Early indications were that more passengers on flights from Manchester to Heathrow were flying on to other destinations, but three in four of those flying from Aberdeen and Edinburgh were remaining in the UK.

The new services, launched at the end of March and early April, replaced flights operated by Bmi following its take-over by British Airways and gave Virgin key slots at Heathrow where it hoped passengers would opt for onward journeys.

But Virgin said 27 per cent of passengers using its newly-launched Little Red service were connecting to long-haul services.

A spokeswoman said the carrier is picking up a lot of connecting leisure passengers from Manchester, while travellers from Aberdeen and Edinburgh were tending to end their journeys in London.
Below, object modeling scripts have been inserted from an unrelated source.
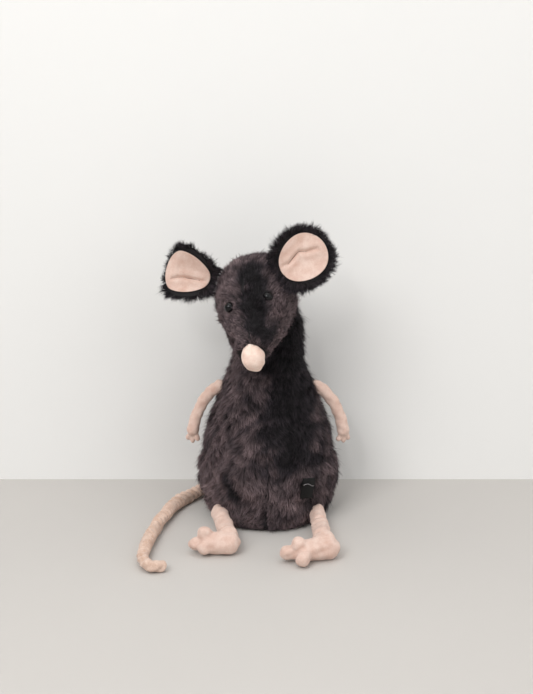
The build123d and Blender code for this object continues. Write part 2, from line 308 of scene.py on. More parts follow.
@dataclass(frozen=True)
class PlushPile:
    """Modacrylic long pile: matt hairs, near black at the foot and greyer at the tip; the dark foot is partly
    the pile's own colour and partly painted shade deep in the pile.
    """

    name: str = "modacrylic_long_pile"
    root: str = "#080607"
    middle: str = "#1f1b1e"
    tip: str = "#4a4247"
    warm: str = "#917c7d"

    def build(self) -> bpy.types.Material:
        """Makes the material, which reads each hair's own 'pile' attribute: red runs from the foot to the
        tip, green is the tone with painted shade mixed in, and blue is how brown the tip is.
        """
        material, tree, shader = blank(self.name)
        pile = node(tree, "ShaderNodeAttribute", attribute_name="pile")
        split = node(tree, "ShaderNodeSeparateColor", {"Color": pile.outputs["Color"]})
        # Dark at each hair's foot: partly the pile's own colour, partly painted shade deep in the pile.
        ramp = node(tree, "ShaderNodeValToRGB", {"Fac": split.outputs["Red"]})
        ramp.color_ramp.elements[0].color = linear(self.root)
        ramp.color_ramp.elements[1].color = linear(self.tip)
        ramp.color_ramp.elements.new(0.55).color = linear(self.middle)
        warm = node(tree, "ShaderNodeMix", {
            0: split.outputs["Blue"], 6: ramp.outputs["Color"], 7: linear(self.warm),
        }, data_type="RGBA")
        # The tone scales the colour; it holds random variation and painted shade.
        shade = node(tree, "ShaderNodeMapRange", {
            "Value": split.outputs["Green"], "To Min": 0.25, "To Max": 1.75,
        })
        tint = node(tree, "ShaderNodeVectorMath", {0: warm.outputs[2]}, operation="SCALE")
        tree.links.new(shade.outputs["Result"], tint.inputs["Scale"])
        tree.links.new(tint.outputs["Vector"], shader.inputs["Base Color"])
        shader.inputs["Roughness"].default_value = 0.62
        shader.inputs["Specular IOR Level"].default_value = 0.2
        return material


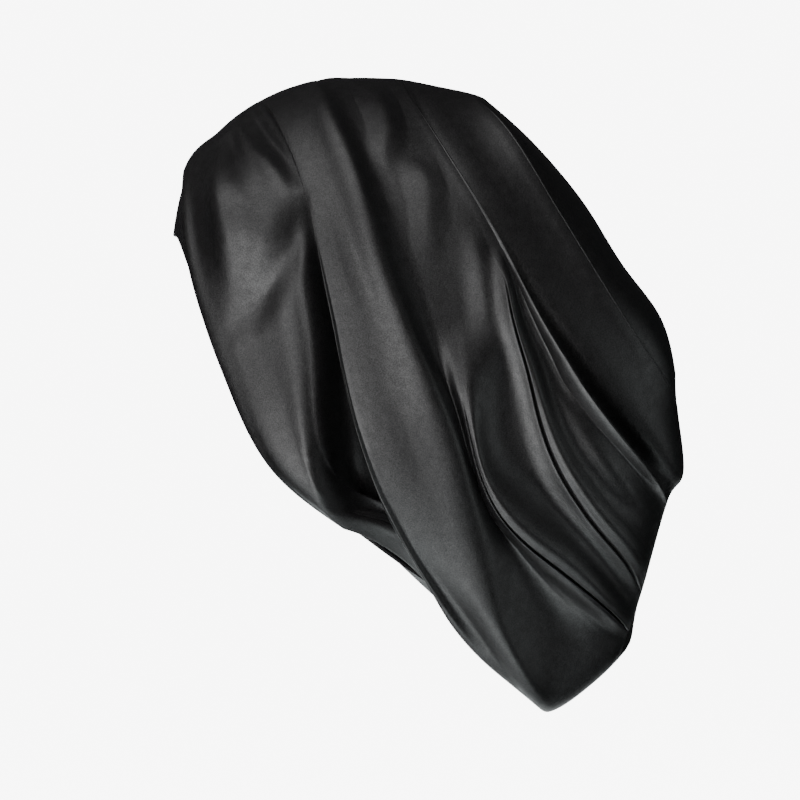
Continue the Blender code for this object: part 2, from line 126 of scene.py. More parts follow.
# Folds of the near side: name, section, side it faces (-1 forward, 1 back), overlap in degrees, and its
# path down the cloth as (station, turn, width in degrees, rise as a share of PLEAT_RISE)
NEAR_FOLDS = (
    ("brow_rim", "ridge", -1, 0.0,
     ((0.0, -50.5, 1.0, 0.0), (0.08, -50.5, 1.1, 0.10), (0.22, -50.5, 1.1, 0.10),
      (0.32, -50.5, 1.0, 0.0))),
    ("brow_swell", "crest", 1, 0.0,
     ((0.0, -40.5, 2.6, 0.0), (0.05, -39.8, 2.9, 0.20), (0.1, -39.0, 3.1, 0.62), (0.16, -38.8, 3.1, 1.00),
      (0.22, -39.6, 2.9, 0.72), (0.28, -41.0, 2.5, 0.20), (0.32, -42.0, 2.4, 0.0))),
    ("brow_notch", "ridge", -1, 0.0,
     ((0.02, -34.0, 1.8, 0.0), (0.06, -34.0, 1.8, -0.24), (0.12, -32.5, 2.0, -0.20),
      (0.18, -31.0, 2.2, 0.0))),
    ("crown_dent", "ridge", -1, 0.0,
     ((0.0, -23.0, 3.5, 0.0), (0.03, -22.5, 3.8, -0.36), (0.07, -21.5, 3.2, -0.44),
      (0.12, -19.5, 2.4, -0.30), (0.2, -18.5, 1.6, 0.0))),
    ("little_fold", "crest", 1, 0.0,
     ((0.09, -24.0, 1.0, 0.0), (0.13, -23.0, 1.0, 0.10), (0.18, -21.5, 1.0, 0.08),
      (0.22, -20.5, 1.0, 0.0))),
    ("slant_dent", "ridge", -1, 0.0,
     ((0.19, -19.0, 3.5, 0.0), (0.235, -22.0, 3.5, -0.26), (0.28, -28.0, 4.0, -0.34),
      (0.325, -36.0, 4.0, -0.28), (0.37, -43.0, 4.0, 0.0))),
    ("temple_dent", "ridge", -1, 0.0,
     ((0.34, -41.0, 1.6, 0.0), (0.38, -42.5, 1.6, -0.09), (0.43, -42.0, 1.6, -0.06),
      (0.48, -41.0, 1.6, 0.0))),
    ("temple_swell", "ridge", -1, 0.0,
     ((0.05, -34.0, 7.0, 0.0), (0.2, -33.0, 7.0, 0.30), (0.4, -34.0, 7.0, 0.35), (0.6, -36.0, 7.0, 0.45),
      (0.8, -40.0, 6.0, 0.20), (1.0, -40.0, 6.0, 0.0))),
    ("pocket", "hollow", -1, 0.0,
     ((0.2, -18.5, 3.0, 0.0), (0.3, -19.5, 6.0, -0.70), (0.4, -20.4, 7.5, -1.35),
      (0.5, -21.1, 7.0, -1.65), (0.6, -21.5, 7.0, -1.75), (0.67, -23.0, 9.0, -1.75),
      (0.73, -24.6, 12.0, -1.70), (0.82, -26.0, 14.0, -1.45), (0.9, -27.0, 14.0, -0.80),
      (0.97, -27.0, 14.0, 0.0))),
    ("pocket_mouth", "ridge", -1, 0.0,
     ((0.56, -29.0, 4.0, 0.0), (0.63, -30.0, 5.0, -0.70), (0.69, -33.0, 6.5, -1.40),
      (0.77, -36.5, 8.5, -1.60), (0.84, -39.0, 9.0, -1.30), (0.9, -40.0, 9.0, -0.80),
      (0.96, -40.0, 8.0, 0.0))),
    ("front_lip", "broad_lip", -1, 4.6,
     ((0.0, -16.5, 1.7, 0.0), (0.06, -15.5, 1.6, 0.30), (0.2, -16.0, 1.7, 0.50), (0.4, -16.8, 1.75, 0.75),
      (0.6, -18.0, 1.8, 0.85), (0.72, -19.0, 1.8, 0.72), (0.8, -19.5, 1.6, 0.56),
      (0.9, -21.0, 1.25, 0.40), (1.0, -20.0, 1.0, 0.0))),
    ("band_dent", "ridge", -1, 0.0,
     ((0.22, -5.5, 2.0, 0.0), (0.3, -5.5, 2.2, -0.08), (0.4, -4.5, 2.2, -0.09), (0.5, -3.5, 2.0, -0.03),
      (0.56, -3.0, 2.0, 0.0))),
    ("tail_ridge", "crest", -1, 0.0,
     ((0.66, -3.5, 2.4, 0.0), (0.74, -4.5, 2.8, 0.10), (0.81, -4.7, 3.0, 0.22), (0.88, -6.6, 3.0, 0.32),
      (0.95, -10.3, 2.8, 0.30), (1.0, -11.5, 2.4, 0.0))),
    ("tail_hollow", "ridge", -1, 0.0,
     ((0.76, 0.5, 2.2, 0.0), (0.83, 0.0, 2.6, -0.12), (0.88, -1.0, 3.2, -0.22), (0.93, -1.5, 3.4, -0.22),
      (0.98, -1.5, 3.2, 0.0))),
    ("tail_dent", "ridge", -1, 0.0,
     ((0.76, -15.6, 1.8, 0.0), (0.82, -15.0, 2.4, -0.22), (0.88, -14.6, 2.6, -0.34),
      (0.93, -14.6, 2.4, -0.30), (0.98, -15.0, 2.0, -0.08), (1.0, -15.0, 1.8, 0.0))),
    ("middle_ridge", "crest", -1, 0.0,
     ((0.0, -1.0, 1.4, 0.05), (0.06, -0.5, 1.4, 0.20), (0.2, 0.5, 1.6, 0.26), (0.4, 0.5, 1.5, 0.20),
      (0.6, -0.5, 1.2, 0.14), (0.72, -1.0, 1.2, 0.08), (0.82, -1.0, 1.2, 0.0))),
    ("crown_swell", "ridge", -1, 0.0,
     ((0.02, 15.0, 3.5, 0.0), (0.07, 15.0, 3.5, 0.24), (0.12, 13.5, 3.0, 0.24), (0.17, 9.5, 2.4, 0.12),
      (0.21, 8.0, 2.0, 0.0))),
    ("side_swell", "ridge", -1, 0.0,
     ((0.18, 17.5, 3.0, 0.0), (0.23, 16.5, 3.0, 0.16), (0.28, 14.5, 2.6, 0.16), (0.33, 12.0, 2.2, 0.07),
      (0.37, 10.0, 2.0, 0.0))),
    ("long_swell", "ridge", -1, 0.0,
     ((0.34, 21.0, 1.6, 0.0), (0.42, 19.0, 1.8, 0.18), (0.54, 17.0, 1.8, 0.16), (0.66, 15.5, 1.6, 0.0))),
    ("low_rims", "twin", -1, 0.0,
     ((0.48, 10.4, 1.7, 0.0), (0.55, 9.9, 1.8, 0.34), (0.61, 8.4, 1.6, 0.58), (0.7, 6.9, 1.5, 0.76),
      (0.79, 9.1, 1.6, 0.92), (0.88, 11.4, 1.6, 0.92), (0.95, 11.3, 1.5, 0.62), (1.0, 10.4, 1.4, 0.0))),
    ("low_crease", "slit", -1, 0.0,
     ((0.61, 8.6, 0.5, 0.0), (0.66, 7.6, 0.5, -0.18), (0.7, 7.0, 0.55, -0.30), (0.75, 7.8, 0.6, -0.34),
      (0.81, 9.7, 0.6, -0.34), (0.88, 11.4, 0.6, -0.34), (0.97, 11.2, 0.6, -0.18),
      (1.0, 10.4, 0.6, 0.0))),
    ("low_flank", "crest", -1, 0.0,
     ((0.76, 6.0, 0.8, 0.0), (0.82, 7.5, 0.9, 0.16), (0.88, 9.0, 1.0, 0.26), (0.95, 9.5, 1.0, 0.22),
      (1.0, 9.0, 1.0, 0.0))),
    ("high_swell", "ridge", -1, 0.0,
     ((0.4, 23.0, 1.3, 0.0), (0.46, 22.2, 1.5, 0.30), (0.52, 20.7, 1.5, 0.34), (0.6, 20.1, 1.5, 0.20),
      (0.68, 19.6, 1.5, 0.0))),
    ("high_rims", "twin", -1, 0.0,
     ((0.4, 24.0, 0.8, 0.0), (0.46, 22.3, 0.8, 0.22), (0.52, 20.7, 0.8, 0.26), (0.6, 20.2, 0.8, 0.36),
      (0.72, 19.4, 0.85, 0.52), (0.85, 19.6, 1.0, 0.78), (0.95, 20.2, 1.2, 0.62), (1.0, 20.0, 1.4, 0.0))),
    ("high_crease", "slit", -1, 0.0,
     ((0.45, 22.6, 0.4, 0.0), (0.5, 21.2, 0.45, -0.18), (0.6, 20.2, 0.5, -0.25), (0.72, 19.4, 0.5, -0.26),
      (0.85, 19.6, 0.5, -0.24), (0.95, 20.2, 0.5, -0.18), (1.0, 20.0, 0.5, 0.0))),
    ("side_panel", "ridge", -1, 0.0,
     ((0.67, 25.2, 2.4, 0.0), (0.75, 26.0, 3.0, 0.42), (0.83, 26.4, 3.2, 0.80), (0.92, 26.6, 3.1, 0.70),
      (1.0, 26.6, 3.0, 0.0))),
    ("back_lip_start", "lip", 1, 3.2,
     ((0.0, 29.0, 1.3, 0.0), (0.1, 28.5, 1.3, 0.26), (0.2, 28.5, 1.4, 0.38), (0.32, 28.0, 1.5, 0.46),
      (0.42, 27.9, 1.5, 0.36), (0.52, 27.9, 1.5, 0.18), (0.62, 28.4, 1.5, 0.0))),
    ("back_lip", "thin_lip", 1, 3.2,
     ((0.0, 29.0, 1.3, 0.0), (0.3, 28.1, 1.4, 0.0), (0.38, 27.9, 1.5, 0.04), (0.46, 27.9, 1.5, 0.14),
      (0.54, 27.9, 1.6, 0.38), (0.64, 28.6, 1.7, 0.74), (0.8, 30.4, 1.7, 0.84), (0.93, 31.2, 1.6, 0.58),
      (1.0, 31.5, 1.5, 0.0))),
    ("crown_lip", "lip", 1, 3.2,
     ((0.0, 55.0, 1.6, 0.0), (0.1, 55.5, 1.6, 0.40), (0.4, 54.5, 1.6, 0.55), (0.6, 54.5, 1.6, 0.60),
      (0.8, 55.0, 1.6, 0.55), (0.93, 55.6, 1.6, 0.38), (1.0, 56.0, 1.6, 0.0))),
)
FAR_FOLDS = (
    ("temple_swell", "ridge", -1, 0.0,
     ((0.0, -36.0, 6.0, 0.0), (0.2, -36.0, 6.0, 0.30), (0.6, -36.0, 6.0, 0.40), (1.0, -36.0, 6.0, 0.0))),
    ("front_pleat", "ridge", -1, 0.0,
     ((0.0, -18.0, 4.0, 0.0), (0.2, -18.0, 4.0, 0.35), (0.6, -18.0, 4.0, 0.55), (1.0, -18.0, 4.0, 0.0))),
    ("middle_pleat", "ridge", -1, 0.0,
     ((0.0, 4.0, 4.0, 0.1), (0.2, 4.0, 4.0, 0.35), (0.6, 4.0, 4.0, 0.50), (1.0, 4.0, 4.0, 0.0))),
    ("back_pleat", "ridge", -1, 0.0,
     ((0.0, 28.0, 4.0, 0.0), (0.2, 28.0, 4.0, 0.35), (0.6, 28.0, 4.0, 0.50), (1.0, 28.0, 4.0, 0.0))),
    ("crown_pleat", "ridge", -1, 0.0,
     ((0.0, 54.0, 4.0, 0.0), (0.2, 54.0, 4.0, 0.25), (0.6, 54.0, 4.0, 0.40), (1.0, 54.0, 4.0, 0.0))),
)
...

However, she said services from Aberdeen were proving popular among those working in the oil and gas sector who wanted to connect to onwards flights across Africa and the US.

She said: “It takes time for an airline to get going – after six weeks it’s still in its infancy, and we’re seeing some healthy loads, especially from Edinburgh.

“We’re also seeing a lot more than we expected in terms of weekend breaks, particularly from Aberdeen.”

The figures emerged as Virgin Atlantic said tough economic conditions over the last year and lower demand for business travel caused by the London Olympics dragged it to a wider annual loss. The airline, founded by Sir Richard Branson, reported a loss of £93 million for the year to the end of February, 16 per cent worse than the £80m loss a year earlier.

“Last year saw a double dip recession, a continued weak macro economy, and an Olympic Games which, although a fantastic event, severely dented demand for business travel,” said chief executive Craig Kreeger, who joined Virgin earlier this year from American Airlines.

European carriers such as IAG’s Iberia, Lufthansa and Air France-KLM are slashing jobs and shelving growth plans as they grapple with high fuel prices, a weak economy and fierce competition from low-cost carriers and Middle East airlines.

Kreeger said he was confident the airline’s financial performance would improve “considerably” in 2013-14 and that it would return to profit in the second quarter of 2015.

Late last year US carrier Delta Air Lines bought a 49 per cent stake in Virgin Atlantic, creating a joint venture that the pair said would generate new revenue and leverage Virgin’s strong luxury brand.

Branson retained his 51 per cent stake in Virgin Atlantic and ownership of the brand of the airline he founded in 1984.

Revenue increased by 5 per cent to £2.87 billion as 5.5 million passengers flew with the airline, 188,000 higher than last year. At a group level, Virgin Atlantic’s pre-tax loss was £69.9m after a one-off positive £35.4m exceptional item and £23.1m in other income was taken into account.